In fact the minimalism inherent in his performance space (simply the artist and a chair) is a key component in the work he is presenting. Seemingly simple actions belie a complexity of performative registers; a collection of gestures pared down and infused with unnamed potential – the way in which Le Corbusier imagined a body and a chair could relate?
As these short stringed-together pieces will eventually become part of his larger video series, before officially beginning each action, Florian does a quick ‘stage-blocking’ test. His Berlin colleague (Jörn J. Burmester) sits inconspicuously on the floor at a respectable distance adjusting the camera angle then gives him the OK. Florian then takes the timer in his hand, extends his arm out to the audience for everyone to verify (yes, each of the five actions will be timed), sets it at 300 seconds and commences.
A Man, A Suit, A Chair
No. 1:
Lying belly to the floor, palms and soles of his feet facing upward, head tilted to the side with the frames of his glasses and right cheek touching the cold tile. Stretched out horizontally in front of the chair but perpendicular to it. We watch him listening to the ground, taking the pulse of the pool. Is his heart beating with the floor? What exactly is he in relation to now? The floor? The chair? His heartbeat? His Suit? His cheek on the cold yellowing tiles? Is he daydreaming about being in the chair where he is not? Or perhaps he is dreaming of being the chair, the object that he can’t really ever be.

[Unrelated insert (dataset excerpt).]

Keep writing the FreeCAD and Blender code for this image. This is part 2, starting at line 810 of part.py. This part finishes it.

300 seconds becomes time out of time, he has expanded the moment into a small infinite that could go on eternally. The longer I sit and stare at him lying in front of the chair the more he becomes a near facsimile of it; a momentary flicker of their collusion emerges: a suited brilliantly gleaming white leather man and chrome contoured seat.
The buzzer sounds.
No. 2: “I wonder what he’s doing with his hand.” Anne says this to me and I realize that I’m not exactly thinking the same thing. With his back to the audience, neck in a slight and slightly awkward arc, having unzipped his pants and placed his right arm down the front of his slacks, I can’t see his hand either – but I assume the worst. Standing next to and a little behind the chair, this pose is simultaneously tense and relaxed – and kind of contrived. It actually makes me think of a 1950s Sears catalogue, a sporting lad’s tableau vivant depicting the golfer, having just hit a putt and craning to see where the ball may have landed. It pleases me to not see his hand but to imagine what his hand must be seeing and feeling.
No. 3: A removal of clothing, he becomes ever slightly more vulnerable: now the jacket comes off entirely and the pants are dropped to the floor. Crouching on all fours at a front corner of the chair. White jockey-style underwear – a businessman in dissolution. He and the chair cast competing and parallel shadows on the floor, their para-presences in confluence and communicating a distant dance. Is he beholden?

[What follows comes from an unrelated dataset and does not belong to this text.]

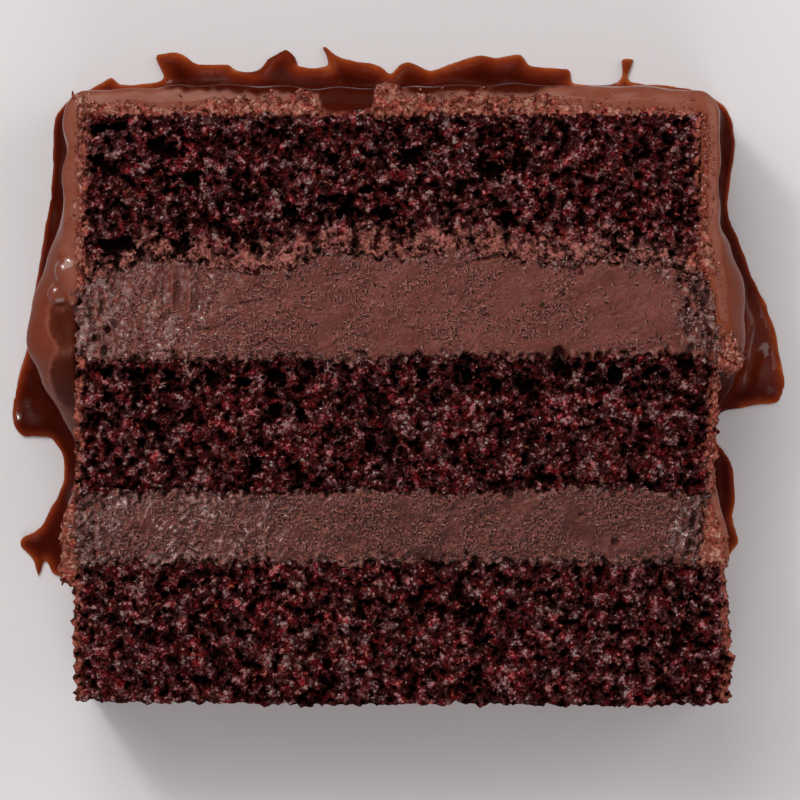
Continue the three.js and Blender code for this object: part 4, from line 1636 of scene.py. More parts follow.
    def grid(self) -> Grid:
        """The glaze's grid, fine at the pool and at the rim.

        Returns:
            The grid.
        """
        return Grid(
            Grid.even(-65.4, 65.4, self.step),
            Grid.even(-35.4, 55.2, self.step),
            Grid.joined(
                np.array([-0.5]),
                Grid.even(0, 2.4, 0.3),
                Grid.even(2.4, THICKNESS - 9, 1.3),
                Grid.even(THICKNESS - 9, THICKNESS - 3, 0.6),
                Grid.even(THICKNESS - 3, THICKNESS + 0.4, 0.34),
            ),
        )

    @staticmethod
    def closed(field: Array) -> Array:
        """Makes the grid's border count as outside.

        Args:
            field: Values on the grid, changed in place.

        Returns:
            The same values.
        """
        for axis in range(3):
            for end in (0, -1):
                cut = [slice(None)] * 3
                cut[axis] = end
                field[tuple(cut)] = np.maximum(field[tuple(cut)], 0.01)
        return field

    def pool_outline(self) -> Array:
        """The pool's edge rounded through its points, closed under the cake.

        Returns:
            Points along the edge.
        """
        points = np.array(self.POOL_EDGE)
        padded = np.vstack([2 * points[0] - points[1], points, 2 * points[-1] - points[-2]])
        steps = np.linspace(0, 1, 5)[:-1]
        rounded = []
        for k in range(1, len(padded) - 2):
            before, start, end, after = padded[k - 1 : k + 3]
            lean_in, lean_out = 0.4 * (end - before), 0.4 * (after - start)
            size = np.linalg.norm(end - start)
            lean_in *= min(1, size / max(np.linalg.norm(lean_in), 1e-6))
            lean_out *= min(1, size / max(np.linalg.norm(lean_out), 1e-6))
            for t in steps:
                rounded.append(
                    (2 * t**3 - 3 * t**2 + 1) * start
                    + (t**3 - 2 * t**2 + t) * lean_in
                    + (3 * t**2 - 2 * t**3) * end
                    + (t**3 - t**2) * lean_out
                )
        return np.vstack([rounded, points[-1:], self.INNER_EDGE]).astype(np.float32)

    @staticmethod
    def inside_distance(outline: Array, x: Array, y: Array) -> Array:
        """How far each point of a plan lies inside a closed outline, below zero outside.

        Args:
            outline: Its corners in order.
            x, y: Places in plan.

        Returns:
            The distance at each place.
        """
        nearest = np.full(np.broadcast_shapes(x.shape, y.shape), 1e6, np.float32)
        within = np.zeros(nearest.shape, bool)
        for (ax, ay), (bx, by) in zip(outline, np.roll(outline, -1, axis=0)):
            ux, uy = bx - ax, by - ay
            length = max(ux * ux + uy * uy, 1e-9)
            t = np.clip(((x - ax) * ux + (y - ay) * uy) / length, 0, 1)
            nearest = np.minimum(nearest, (x - ax - t * ux) ** 2 + (y - ay - t * uy) ** 2)
            if ay != by:
                crosses = ((ay > y) != (by > y)) & (x < ux * (y - ay) / uy + ax)
                within ^= crosses
        return np.where(within, np.sqrt(nearest), -np.sqrt(nearest))

    def plan(self, x: Array, y: Array) -> dict[str, Array]:
        """Reads the coat's section over the plan: distance out of the cake, rim, belly, foot and crest.

        Args:
            x, y: Places in plan.

        Returns:
            Those five values at each place, by name.
        """
        out_left = through(LEFT_END, y) - x
        out_right = x - through(RIGHT_END, y)
        out_top = y - through(GLAZE_SEAM, x)
        out_side = np.maximum(out_left, out_right)
        corner = np.hypot(np.maximum(out_side, 0), np.maximum(out_top, 0))
        out = np.where((out_side > 0) | (out_top > 0), corner, np.maximum(out_side, out_top))
        turn = np.arctan2(np.maximum(out_top, 0), np.maximum(out_side, 1e-3)) / (math.pi / 2)
        is_left = out_left > out_right
        found = {"out": out}
        for column, key in enumerate(("rim", "belly", "foot", "crest"), start=1):
            side = np.where(is_left, through(self.LEFT, y, column), through(self.RIGHT, y, column))
            found[key] = side + (through(self.TOP, x, column) - side) * turn
        found["crest"] = np.minimum(found["crest"], 1)
        return found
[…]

No. 4: This action, Florian tells us, is from a sub-series of his series called “Licked Pieces.” A slow procession with tongue outstretched along the smooth edge of the metal bar that surrounds the chair. His tongue leads his body around the counter of the chair and again he denies us of sight (and site?) when, once squarely behind the chair we no longer are privy to his action. Only to our imagination. Gradually the tongue leads his body to the floor, the chrome bar descending and a slither of his tall, lank frame once again pressed (but in motion) against the tiles.

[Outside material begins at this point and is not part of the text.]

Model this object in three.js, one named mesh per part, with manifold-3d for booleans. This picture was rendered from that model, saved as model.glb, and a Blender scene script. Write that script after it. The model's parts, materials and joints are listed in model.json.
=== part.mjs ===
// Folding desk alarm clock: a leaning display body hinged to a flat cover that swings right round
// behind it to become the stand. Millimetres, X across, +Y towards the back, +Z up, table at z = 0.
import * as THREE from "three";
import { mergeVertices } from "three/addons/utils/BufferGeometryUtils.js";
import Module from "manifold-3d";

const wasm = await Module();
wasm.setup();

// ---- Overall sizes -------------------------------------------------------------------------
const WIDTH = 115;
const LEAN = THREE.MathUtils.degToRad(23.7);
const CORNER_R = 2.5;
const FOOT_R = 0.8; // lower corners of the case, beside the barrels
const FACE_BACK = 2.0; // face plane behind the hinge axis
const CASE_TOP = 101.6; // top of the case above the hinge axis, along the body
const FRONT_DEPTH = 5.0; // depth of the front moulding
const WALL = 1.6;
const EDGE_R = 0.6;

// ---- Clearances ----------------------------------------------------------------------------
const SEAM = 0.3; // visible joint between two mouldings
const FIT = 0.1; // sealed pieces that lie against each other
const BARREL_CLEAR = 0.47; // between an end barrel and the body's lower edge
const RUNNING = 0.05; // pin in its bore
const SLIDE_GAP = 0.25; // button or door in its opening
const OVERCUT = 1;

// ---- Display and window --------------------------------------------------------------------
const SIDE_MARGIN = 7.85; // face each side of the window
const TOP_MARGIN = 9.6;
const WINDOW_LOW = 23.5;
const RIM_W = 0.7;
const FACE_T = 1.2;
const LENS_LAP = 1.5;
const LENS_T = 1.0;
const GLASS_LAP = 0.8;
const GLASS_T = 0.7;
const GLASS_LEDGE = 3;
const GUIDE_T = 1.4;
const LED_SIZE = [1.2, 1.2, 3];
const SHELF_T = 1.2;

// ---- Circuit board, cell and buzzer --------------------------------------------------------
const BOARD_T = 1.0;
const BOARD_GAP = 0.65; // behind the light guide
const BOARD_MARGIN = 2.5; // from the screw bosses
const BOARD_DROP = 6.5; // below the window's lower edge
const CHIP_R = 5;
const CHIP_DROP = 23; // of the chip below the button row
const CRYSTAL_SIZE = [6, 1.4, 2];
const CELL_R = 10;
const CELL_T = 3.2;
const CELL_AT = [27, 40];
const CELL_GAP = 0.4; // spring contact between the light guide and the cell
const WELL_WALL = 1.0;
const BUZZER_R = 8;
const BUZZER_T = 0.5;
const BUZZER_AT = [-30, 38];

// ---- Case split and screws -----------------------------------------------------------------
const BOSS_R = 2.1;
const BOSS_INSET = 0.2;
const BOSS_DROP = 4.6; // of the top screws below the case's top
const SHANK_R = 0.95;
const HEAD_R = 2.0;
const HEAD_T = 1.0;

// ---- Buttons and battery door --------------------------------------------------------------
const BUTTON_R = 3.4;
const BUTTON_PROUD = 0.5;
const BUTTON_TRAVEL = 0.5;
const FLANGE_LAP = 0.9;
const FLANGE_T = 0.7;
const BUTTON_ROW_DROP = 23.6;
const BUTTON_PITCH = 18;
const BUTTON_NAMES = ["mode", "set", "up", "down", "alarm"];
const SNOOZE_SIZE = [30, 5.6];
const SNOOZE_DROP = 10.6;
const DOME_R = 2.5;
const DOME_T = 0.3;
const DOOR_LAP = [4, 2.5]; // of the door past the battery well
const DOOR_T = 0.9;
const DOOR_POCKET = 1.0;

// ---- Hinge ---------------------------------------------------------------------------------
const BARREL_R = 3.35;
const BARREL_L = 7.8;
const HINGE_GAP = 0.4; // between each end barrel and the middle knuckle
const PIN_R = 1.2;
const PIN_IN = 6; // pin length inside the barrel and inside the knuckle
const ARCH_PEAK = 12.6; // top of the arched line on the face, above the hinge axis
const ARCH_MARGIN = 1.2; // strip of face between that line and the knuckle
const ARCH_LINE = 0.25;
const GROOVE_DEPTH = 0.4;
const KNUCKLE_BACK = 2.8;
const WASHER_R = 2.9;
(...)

No. 5: This action is separately titled as well, Florian informs us: it is called: “Exercises in Levitation.” In a sense it is the culmination of the previous gestures as Florian finally makes contact – and at once begins to show signs of physical duress. The armrests become his supports as he lets the full weight of this body sink down into what must be their quite uncomfortably angular edges (remember: we’re talking minimalist Bauhaus here). It’s the first action revisited, this conclusion, except now he finally is the chair, stretched out and flipped (on his back), hanging with his head precariously balanced over the side.
Endings and In-Betweens
I think it’s worth noting the significance of each action’s end, and the weight of time and space between one action to the next. For while each one is discreet, there is a thread that carries him – not just the sameness of the chair but the attitude he brings to his rapport with it. Actually, it’s more than a dialogue with the object, it is his dialogue with the space and this comes through probably the most in the moments when Florian is between actions or is completing a gesture; a savoured moment with absolutely no sense of urgency. A meticulous consideration of the space he is in. How is it different now than it was 300 seconds ago? How is he transformed? At moments this is a question I find myself asking when watching any performance. However in the case of Florian’s work, it is a state that I am actively observing.
Perhaps this is what Le Corbusier had in mind when he began to design furniture: how does this object, meant to hold a body, also hold a space? How does it respond to a body? Florian becomes a conduit for this contemplation and makes us aware through simple, graceful – and streamlined means – of a daily relationship we all know inherently, but often in mostly unconscious ways.